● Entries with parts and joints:
----
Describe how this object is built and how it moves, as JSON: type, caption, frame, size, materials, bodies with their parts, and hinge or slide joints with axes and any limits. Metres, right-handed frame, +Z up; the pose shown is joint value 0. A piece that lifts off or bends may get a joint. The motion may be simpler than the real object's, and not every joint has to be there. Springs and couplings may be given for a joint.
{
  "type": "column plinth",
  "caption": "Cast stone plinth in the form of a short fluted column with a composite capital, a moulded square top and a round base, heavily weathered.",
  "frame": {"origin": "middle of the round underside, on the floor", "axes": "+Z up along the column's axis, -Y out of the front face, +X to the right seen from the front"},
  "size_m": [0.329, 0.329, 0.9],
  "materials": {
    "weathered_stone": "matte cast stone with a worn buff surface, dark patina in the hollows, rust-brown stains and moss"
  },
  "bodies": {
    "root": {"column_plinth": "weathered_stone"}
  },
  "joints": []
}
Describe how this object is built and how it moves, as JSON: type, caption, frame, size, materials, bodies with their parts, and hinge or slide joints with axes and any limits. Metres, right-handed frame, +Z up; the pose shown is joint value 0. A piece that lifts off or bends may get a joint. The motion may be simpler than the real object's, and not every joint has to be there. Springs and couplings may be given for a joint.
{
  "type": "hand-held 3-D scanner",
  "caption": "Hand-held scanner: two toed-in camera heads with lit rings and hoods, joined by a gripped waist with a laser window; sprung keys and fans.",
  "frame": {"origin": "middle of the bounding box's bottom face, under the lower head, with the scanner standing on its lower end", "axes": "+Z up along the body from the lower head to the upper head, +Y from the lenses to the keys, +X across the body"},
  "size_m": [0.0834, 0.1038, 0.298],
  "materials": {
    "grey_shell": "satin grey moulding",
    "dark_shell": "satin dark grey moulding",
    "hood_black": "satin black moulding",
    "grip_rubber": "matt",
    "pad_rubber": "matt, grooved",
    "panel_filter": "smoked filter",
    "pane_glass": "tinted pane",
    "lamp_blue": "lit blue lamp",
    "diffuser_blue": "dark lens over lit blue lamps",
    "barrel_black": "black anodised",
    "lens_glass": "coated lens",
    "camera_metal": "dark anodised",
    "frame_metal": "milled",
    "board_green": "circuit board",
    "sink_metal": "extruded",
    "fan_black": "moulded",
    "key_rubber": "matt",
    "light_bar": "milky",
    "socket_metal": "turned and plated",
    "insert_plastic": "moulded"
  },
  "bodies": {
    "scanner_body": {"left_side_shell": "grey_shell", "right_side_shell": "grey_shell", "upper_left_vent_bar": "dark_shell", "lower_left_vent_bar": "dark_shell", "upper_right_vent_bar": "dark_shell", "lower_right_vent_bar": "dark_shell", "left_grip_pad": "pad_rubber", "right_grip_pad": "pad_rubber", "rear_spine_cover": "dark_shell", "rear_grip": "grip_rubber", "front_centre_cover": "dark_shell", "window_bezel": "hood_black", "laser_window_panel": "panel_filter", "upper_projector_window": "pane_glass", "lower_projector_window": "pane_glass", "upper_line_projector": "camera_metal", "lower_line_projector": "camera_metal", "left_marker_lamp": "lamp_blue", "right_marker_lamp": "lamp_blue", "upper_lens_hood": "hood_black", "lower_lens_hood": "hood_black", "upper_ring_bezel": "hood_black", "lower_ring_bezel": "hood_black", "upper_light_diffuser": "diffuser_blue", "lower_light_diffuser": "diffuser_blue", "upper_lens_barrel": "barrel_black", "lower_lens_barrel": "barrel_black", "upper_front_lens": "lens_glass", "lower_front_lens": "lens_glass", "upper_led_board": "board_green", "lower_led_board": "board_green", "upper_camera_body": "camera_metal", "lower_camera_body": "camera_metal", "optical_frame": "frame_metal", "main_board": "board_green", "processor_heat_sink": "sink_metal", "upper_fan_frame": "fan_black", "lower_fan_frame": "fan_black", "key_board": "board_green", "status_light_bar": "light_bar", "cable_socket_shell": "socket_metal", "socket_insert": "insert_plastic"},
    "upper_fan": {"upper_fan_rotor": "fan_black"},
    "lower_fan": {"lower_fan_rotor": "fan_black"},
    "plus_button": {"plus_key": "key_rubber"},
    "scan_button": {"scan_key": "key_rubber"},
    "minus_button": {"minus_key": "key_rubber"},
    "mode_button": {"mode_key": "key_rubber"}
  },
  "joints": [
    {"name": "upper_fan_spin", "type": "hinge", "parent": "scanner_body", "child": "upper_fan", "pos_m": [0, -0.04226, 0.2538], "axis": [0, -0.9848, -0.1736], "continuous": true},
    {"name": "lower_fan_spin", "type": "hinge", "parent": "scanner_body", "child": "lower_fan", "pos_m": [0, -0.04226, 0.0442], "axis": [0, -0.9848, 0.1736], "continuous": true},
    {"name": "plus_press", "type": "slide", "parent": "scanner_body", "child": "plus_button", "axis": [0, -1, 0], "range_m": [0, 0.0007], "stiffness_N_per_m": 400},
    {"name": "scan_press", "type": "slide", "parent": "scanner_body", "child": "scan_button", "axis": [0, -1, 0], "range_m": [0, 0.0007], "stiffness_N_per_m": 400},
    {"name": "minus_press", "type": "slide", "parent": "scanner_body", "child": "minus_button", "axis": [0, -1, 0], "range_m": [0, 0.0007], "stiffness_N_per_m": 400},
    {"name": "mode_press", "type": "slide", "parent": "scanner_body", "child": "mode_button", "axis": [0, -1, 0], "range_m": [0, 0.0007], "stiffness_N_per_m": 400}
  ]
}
----
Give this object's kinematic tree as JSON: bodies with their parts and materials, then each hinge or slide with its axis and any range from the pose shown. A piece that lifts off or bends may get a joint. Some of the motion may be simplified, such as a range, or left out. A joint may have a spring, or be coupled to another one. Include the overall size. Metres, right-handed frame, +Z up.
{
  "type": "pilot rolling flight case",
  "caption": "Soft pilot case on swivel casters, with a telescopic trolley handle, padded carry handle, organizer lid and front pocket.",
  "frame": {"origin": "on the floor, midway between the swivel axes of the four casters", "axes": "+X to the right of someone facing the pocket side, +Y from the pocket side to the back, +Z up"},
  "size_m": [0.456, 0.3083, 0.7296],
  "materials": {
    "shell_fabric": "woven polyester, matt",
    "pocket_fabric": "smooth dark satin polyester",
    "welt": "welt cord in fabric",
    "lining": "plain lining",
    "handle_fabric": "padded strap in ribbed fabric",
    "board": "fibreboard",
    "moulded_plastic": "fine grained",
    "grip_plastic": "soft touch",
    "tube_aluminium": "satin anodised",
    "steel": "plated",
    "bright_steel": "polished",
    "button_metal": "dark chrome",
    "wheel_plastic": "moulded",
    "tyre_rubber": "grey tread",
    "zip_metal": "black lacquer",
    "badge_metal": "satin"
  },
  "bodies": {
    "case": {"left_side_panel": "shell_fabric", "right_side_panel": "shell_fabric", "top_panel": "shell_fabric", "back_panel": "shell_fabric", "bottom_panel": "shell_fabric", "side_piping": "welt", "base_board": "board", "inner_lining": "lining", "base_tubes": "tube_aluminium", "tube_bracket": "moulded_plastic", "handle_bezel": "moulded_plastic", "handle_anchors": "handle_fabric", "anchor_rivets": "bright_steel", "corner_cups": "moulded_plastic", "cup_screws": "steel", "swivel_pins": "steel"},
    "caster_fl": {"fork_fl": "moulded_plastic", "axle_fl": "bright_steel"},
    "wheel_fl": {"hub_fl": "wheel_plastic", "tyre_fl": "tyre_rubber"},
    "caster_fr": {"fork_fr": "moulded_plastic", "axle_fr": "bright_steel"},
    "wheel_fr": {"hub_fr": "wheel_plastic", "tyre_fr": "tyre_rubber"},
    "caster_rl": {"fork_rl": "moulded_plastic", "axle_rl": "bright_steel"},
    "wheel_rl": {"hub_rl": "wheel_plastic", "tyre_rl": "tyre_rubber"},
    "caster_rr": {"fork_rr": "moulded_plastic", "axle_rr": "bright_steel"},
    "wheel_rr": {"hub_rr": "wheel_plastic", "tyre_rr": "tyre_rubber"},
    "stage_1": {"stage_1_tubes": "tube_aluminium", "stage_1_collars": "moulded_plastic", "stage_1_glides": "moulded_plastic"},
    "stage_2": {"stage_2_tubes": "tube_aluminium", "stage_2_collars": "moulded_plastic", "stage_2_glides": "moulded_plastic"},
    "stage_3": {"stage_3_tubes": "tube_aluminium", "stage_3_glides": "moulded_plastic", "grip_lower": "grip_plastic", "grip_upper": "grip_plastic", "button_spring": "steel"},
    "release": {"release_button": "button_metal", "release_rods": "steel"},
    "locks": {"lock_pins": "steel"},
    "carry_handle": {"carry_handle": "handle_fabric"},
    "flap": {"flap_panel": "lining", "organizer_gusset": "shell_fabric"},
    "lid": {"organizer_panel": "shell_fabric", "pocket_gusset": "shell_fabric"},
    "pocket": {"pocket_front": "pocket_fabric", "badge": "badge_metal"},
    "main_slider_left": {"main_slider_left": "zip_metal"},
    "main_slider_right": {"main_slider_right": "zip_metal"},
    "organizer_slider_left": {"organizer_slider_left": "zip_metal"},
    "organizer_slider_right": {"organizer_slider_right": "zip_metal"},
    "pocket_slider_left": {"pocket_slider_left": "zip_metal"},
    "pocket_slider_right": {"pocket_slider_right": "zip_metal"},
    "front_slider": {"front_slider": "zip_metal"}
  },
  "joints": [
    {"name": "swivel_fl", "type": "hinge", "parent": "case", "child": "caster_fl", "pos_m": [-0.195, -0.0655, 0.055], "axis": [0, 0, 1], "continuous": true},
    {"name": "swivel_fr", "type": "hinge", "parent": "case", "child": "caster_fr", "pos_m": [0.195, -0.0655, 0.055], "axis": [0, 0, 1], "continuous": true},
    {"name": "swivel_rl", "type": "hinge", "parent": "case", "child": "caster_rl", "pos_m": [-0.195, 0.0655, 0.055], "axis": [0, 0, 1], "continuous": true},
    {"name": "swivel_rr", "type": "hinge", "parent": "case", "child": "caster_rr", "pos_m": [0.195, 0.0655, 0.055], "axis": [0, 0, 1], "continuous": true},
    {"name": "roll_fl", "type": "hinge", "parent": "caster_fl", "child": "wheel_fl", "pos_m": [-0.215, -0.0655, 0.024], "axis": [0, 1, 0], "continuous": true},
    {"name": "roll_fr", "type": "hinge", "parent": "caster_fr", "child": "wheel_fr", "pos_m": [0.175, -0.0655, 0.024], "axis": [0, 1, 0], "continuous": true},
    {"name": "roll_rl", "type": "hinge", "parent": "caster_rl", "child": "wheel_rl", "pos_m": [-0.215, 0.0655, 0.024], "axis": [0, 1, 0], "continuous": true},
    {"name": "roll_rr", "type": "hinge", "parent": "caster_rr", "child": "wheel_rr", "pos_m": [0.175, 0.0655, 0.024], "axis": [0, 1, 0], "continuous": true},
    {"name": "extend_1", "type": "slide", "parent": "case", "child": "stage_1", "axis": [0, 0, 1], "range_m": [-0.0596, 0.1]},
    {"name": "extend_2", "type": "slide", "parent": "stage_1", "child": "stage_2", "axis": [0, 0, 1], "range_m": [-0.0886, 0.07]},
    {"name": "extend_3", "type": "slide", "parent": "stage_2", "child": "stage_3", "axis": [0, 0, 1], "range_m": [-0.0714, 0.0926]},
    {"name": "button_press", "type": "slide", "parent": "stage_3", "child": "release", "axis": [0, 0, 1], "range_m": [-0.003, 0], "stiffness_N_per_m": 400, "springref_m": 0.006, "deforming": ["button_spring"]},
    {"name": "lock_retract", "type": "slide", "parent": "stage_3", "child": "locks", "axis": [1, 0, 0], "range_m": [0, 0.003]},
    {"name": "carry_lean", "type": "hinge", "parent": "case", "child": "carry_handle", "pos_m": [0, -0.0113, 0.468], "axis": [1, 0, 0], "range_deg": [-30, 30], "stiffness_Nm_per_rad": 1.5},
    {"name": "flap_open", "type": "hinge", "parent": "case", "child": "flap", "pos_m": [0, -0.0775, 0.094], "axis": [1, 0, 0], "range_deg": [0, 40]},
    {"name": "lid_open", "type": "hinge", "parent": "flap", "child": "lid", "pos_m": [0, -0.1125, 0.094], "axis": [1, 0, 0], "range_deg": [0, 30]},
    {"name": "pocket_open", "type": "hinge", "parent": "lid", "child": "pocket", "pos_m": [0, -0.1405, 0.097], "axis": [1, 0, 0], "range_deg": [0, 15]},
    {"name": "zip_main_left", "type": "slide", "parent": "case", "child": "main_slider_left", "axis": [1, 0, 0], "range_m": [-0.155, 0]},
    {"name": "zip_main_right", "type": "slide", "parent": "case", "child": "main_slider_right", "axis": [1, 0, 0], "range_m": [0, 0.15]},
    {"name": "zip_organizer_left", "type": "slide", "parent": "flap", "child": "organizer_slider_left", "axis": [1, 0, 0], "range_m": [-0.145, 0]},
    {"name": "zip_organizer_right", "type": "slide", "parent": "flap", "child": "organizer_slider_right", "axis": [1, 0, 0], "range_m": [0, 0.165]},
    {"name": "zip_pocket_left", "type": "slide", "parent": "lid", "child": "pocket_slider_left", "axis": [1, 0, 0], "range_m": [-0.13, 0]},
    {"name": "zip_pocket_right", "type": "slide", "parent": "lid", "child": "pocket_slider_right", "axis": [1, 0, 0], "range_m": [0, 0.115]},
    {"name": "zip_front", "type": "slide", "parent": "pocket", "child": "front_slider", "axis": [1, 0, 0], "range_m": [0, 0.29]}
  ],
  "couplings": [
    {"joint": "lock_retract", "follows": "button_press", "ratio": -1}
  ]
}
----
● PROBLEM REQUIREMENTS: Filter the records above for "from" and copy every matching line.

● FINAL RESULT:
  "frame": {"origin": "middle of the round underside, on the floor", "axes": "+Z up along the column's axis, -Y out of the front face, +X to the right seen from the front"},
  "frame": {"origin": "middle of the bounding box's bottom face, under the lower head, with the scanner standing on its lower end", "axes": "+Z up along the body from the lower head to the upper head, +Y from the lenses to the keys, +X across the body"},
Give this object's kinematic tree as JSON: bodies with their parts and materials, then each hinge or slide with its axis and any range from the pose shown. A piece that lifts off or bends may get a joint. Some of the motion may be simplified, such as a range, or left out. A joint may have a spring, or be coupled to another one. Include the overall size. Metres, right-handed frame, +Z up.
  "frame": {"origin": "on the floor, midway between the swivel axes of the four casters", "axes": "+X to the right of someone facing the pocket side, +Y from the pocket side to the back, +Z up"},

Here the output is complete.